Despite being the smallest tuition and fee increase in recent history, some students say the hike, which will result in students on average paying an additional $312 for college next year, is still too much. Senior Brandon Haiar said the student incentive for paying additional fees just isn’t in the equation.

“It sucks because no one wants to pay more money and the only reason you’d want to pay more for tuition is if you’re expecting a higher return on your investment in college,” he said referring to impending cuts to USD programs.

Graduate student Anji Butta said raising the price of higher education every year is not acceptable.

“(4.6 percent) is not reasonable. It’s a very high fee increase. Students don’t get much support,” he said.

Student Government Association President Tim Carr empathized with students objections about the increase but said “it’s a lot better than it could have been.”

“Obviously anytime tuition increases it’s tough on students but it’s a natural thing.

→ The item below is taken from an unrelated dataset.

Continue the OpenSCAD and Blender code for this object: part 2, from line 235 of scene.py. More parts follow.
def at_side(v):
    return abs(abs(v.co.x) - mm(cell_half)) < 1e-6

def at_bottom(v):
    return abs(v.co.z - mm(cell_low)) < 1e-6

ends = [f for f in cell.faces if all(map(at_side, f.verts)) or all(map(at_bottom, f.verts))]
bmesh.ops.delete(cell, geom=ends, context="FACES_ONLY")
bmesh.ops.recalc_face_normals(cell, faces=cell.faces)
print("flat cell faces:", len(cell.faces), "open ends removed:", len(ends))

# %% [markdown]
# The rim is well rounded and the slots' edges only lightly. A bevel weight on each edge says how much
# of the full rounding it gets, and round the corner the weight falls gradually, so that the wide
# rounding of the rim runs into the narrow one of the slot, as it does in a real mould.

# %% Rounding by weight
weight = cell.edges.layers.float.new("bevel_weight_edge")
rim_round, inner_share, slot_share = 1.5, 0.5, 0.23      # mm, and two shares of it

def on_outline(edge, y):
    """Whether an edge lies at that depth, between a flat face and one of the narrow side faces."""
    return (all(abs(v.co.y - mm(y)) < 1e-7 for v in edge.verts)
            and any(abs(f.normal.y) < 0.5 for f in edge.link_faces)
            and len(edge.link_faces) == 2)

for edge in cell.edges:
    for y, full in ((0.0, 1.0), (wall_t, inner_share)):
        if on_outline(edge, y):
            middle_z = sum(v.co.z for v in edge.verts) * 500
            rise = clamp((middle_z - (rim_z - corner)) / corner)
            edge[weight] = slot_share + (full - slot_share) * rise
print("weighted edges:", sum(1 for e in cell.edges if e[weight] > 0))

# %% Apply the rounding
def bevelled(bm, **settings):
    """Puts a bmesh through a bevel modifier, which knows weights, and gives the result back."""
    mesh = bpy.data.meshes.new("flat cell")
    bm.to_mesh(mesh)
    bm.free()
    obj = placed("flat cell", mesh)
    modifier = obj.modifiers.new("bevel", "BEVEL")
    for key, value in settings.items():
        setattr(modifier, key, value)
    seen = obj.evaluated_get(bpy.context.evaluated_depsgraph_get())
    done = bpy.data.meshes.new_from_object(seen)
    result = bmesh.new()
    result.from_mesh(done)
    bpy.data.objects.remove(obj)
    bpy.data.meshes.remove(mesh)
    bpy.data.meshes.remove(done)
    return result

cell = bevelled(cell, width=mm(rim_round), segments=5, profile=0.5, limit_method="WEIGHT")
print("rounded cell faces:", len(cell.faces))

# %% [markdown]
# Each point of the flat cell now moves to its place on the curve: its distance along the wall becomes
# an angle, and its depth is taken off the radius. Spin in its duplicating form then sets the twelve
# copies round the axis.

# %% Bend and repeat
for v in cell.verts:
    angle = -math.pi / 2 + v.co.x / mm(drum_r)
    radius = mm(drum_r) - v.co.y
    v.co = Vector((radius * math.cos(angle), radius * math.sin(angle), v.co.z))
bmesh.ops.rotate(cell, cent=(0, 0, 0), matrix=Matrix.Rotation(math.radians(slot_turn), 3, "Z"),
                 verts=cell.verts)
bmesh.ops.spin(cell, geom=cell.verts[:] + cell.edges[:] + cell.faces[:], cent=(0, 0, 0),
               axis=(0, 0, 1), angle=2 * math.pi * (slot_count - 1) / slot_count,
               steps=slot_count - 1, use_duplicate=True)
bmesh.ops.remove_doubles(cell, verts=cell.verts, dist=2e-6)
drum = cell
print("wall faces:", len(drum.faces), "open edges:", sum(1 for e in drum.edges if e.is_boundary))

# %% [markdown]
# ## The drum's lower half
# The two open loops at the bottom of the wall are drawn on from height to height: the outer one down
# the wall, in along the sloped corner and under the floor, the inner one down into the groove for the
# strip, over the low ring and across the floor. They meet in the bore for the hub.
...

To be honest, the (4.6-percent increase) is probably welcome news,” he said.

Though things may seem dire with the deficit the university is left to deal with, Carr said tough financial times can sometimes result in positives for an institution or business.

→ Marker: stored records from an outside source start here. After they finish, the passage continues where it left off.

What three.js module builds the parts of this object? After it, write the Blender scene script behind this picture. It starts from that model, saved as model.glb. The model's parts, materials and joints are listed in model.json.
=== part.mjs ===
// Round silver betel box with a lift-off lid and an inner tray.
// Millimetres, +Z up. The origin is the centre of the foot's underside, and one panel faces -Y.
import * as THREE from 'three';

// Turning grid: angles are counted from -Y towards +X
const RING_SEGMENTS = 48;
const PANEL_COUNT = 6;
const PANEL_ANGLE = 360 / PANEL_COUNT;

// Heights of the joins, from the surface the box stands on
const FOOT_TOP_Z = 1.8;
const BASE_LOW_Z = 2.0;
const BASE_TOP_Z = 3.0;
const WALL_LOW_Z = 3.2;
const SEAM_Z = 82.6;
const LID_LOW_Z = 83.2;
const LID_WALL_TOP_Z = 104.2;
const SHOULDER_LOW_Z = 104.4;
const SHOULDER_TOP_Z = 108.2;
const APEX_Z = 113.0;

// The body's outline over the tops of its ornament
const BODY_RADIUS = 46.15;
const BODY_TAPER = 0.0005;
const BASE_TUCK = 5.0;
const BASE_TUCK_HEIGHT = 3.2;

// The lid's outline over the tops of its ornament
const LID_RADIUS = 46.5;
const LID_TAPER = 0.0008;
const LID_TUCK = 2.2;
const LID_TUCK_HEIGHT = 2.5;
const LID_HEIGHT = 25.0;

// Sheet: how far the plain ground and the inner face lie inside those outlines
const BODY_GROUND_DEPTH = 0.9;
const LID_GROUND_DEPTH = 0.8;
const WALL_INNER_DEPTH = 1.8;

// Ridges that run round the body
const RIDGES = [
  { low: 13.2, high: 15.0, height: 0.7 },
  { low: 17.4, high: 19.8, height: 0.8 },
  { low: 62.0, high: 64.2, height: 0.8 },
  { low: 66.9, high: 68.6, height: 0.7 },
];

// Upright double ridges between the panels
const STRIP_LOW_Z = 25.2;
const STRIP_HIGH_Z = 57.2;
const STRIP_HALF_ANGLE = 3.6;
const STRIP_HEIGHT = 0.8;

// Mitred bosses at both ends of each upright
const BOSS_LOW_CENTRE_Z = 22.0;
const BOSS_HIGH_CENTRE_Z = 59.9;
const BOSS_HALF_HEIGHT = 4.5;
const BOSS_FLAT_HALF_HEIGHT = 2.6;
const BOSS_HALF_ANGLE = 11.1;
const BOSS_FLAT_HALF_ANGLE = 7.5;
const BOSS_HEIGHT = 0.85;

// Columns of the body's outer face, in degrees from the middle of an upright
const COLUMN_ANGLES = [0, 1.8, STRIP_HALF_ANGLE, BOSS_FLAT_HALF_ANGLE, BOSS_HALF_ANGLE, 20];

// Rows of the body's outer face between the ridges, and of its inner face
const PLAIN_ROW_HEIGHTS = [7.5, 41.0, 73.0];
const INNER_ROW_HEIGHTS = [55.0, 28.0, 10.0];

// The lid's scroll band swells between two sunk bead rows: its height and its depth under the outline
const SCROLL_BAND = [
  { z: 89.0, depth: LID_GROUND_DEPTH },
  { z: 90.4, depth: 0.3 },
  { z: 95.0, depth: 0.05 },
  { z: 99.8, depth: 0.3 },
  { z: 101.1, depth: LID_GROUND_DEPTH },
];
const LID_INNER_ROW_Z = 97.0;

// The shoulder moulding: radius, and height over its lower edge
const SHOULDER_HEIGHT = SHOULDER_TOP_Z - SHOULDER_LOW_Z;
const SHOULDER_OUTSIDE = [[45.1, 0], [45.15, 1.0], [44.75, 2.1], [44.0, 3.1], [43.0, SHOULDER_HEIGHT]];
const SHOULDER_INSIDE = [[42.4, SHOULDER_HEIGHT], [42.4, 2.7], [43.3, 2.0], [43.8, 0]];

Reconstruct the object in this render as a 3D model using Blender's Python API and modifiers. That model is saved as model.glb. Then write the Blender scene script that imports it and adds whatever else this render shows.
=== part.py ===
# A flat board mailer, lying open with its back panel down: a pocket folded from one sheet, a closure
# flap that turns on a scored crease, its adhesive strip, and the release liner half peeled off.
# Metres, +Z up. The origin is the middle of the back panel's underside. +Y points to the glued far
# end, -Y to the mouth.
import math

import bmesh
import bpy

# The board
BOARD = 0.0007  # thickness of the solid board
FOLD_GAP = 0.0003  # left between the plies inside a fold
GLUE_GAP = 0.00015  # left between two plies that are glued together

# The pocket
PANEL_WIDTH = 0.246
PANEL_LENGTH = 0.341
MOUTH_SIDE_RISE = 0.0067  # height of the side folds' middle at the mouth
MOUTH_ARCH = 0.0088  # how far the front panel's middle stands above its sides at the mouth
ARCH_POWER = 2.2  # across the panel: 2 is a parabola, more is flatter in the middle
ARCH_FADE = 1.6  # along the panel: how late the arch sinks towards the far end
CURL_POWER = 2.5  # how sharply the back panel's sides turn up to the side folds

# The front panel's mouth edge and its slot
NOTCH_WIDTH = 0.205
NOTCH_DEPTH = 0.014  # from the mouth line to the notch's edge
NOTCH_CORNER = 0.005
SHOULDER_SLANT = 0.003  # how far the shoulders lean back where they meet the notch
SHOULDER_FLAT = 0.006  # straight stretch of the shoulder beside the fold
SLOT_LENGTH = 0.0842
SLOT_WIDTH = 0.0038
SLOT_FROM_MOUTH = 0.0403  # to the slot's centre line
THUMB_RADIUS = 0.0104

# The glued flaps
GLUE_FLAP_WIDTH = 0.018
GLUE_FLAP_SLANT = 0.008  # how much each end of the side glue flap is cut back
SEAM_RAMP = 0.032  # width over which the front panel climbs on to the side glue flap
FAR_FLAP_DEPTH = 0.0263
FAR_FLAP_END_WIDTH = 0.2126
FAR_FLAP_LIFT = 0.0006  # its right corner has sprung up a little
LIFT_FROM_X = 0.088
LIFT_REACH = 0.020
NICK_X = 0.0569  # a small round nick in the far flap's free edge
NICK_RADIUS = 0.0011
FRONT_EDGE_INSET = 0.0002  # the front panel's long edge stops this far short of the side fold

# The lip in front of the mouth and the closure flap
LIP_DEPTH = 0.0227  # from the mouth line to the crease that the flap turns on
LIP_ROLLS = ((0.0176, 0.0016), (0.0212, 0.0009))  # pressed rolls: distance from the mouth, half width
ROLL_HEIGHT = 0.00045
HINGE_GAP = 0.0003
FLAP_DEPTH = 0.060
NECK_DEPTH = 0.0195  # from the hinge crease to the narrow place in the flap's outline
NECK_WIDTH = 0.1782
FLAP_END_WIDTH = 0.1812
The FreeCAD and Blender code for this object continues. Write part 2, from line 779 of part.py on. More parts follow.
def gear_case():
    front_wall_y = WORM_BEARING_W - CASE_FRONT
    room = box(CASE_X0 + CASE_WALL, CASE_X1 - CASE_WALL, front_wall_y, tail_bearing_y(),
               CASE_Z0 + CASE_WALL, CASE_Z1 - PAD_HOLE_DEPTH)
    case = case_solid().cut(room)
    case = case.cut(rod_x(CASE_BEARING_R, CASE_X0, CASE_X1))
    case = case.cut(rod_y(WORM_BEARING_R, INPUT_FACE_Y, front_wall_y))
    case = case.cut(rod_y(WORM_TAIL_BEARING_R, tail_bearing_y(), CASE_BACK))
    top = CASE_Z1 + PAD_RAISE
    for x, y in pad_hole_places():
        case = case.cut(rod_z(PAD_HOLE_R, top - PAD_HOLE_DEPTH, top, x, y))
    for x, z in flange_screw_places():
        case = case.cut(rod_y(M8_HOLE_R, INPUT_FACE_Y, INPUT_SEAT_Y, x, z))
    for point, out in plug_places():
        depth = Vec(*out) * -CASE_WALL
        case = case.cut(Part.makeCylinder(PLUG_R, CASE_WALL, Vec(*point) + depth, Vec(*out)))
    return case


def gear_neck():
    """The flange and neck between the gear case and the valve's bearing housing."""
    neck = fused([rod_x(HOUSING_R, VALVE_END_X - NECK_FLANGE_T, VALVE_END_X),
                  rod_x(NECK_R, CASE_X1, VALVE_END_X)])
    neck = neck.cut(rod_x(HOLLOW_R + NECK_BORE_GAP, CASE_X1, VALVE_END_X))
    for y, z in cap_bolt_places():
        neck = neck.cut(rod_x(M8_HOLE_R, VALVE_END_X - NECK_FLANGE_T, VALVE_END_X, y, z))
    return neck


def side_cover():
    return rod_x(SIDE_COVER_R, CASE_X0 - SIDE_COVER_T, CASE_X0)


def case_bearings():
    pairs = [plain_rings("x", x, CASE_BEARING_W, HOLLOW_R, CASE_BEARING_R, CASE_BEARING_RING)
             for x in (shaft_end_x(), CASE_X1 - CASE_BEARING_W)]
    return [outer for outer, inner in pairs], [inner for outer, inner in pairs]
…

“Budget cuts can be a good thing for the university if we become more efficient and more effective in how we operate,” he said.

Although a higher increase would have further reduced the university’s budget deficit, Chuck Staben, provost and vice president of academic affairs, said the BOR did what they had to do in order to maintain quality and marketing capability.

“The Regents were trying to keep tuition and fees very competitive regionally with other public institutions and ensure that students would have access to the universities and that access wouldn’t be compromised by too large of a raise in tuition fees,” he said.

The University Budget Committee meets Monday and Tuesday to finalize budget recommendations that will be given to the University Executive Committee.

Early in the year, the university deans were asked to review their department budgets and determine where, if they had to, they would make a three-to-seven-percent cut.

President James Abbott said in an e-mail Monday that the fiscal year 2011 budget will be announced by April 28.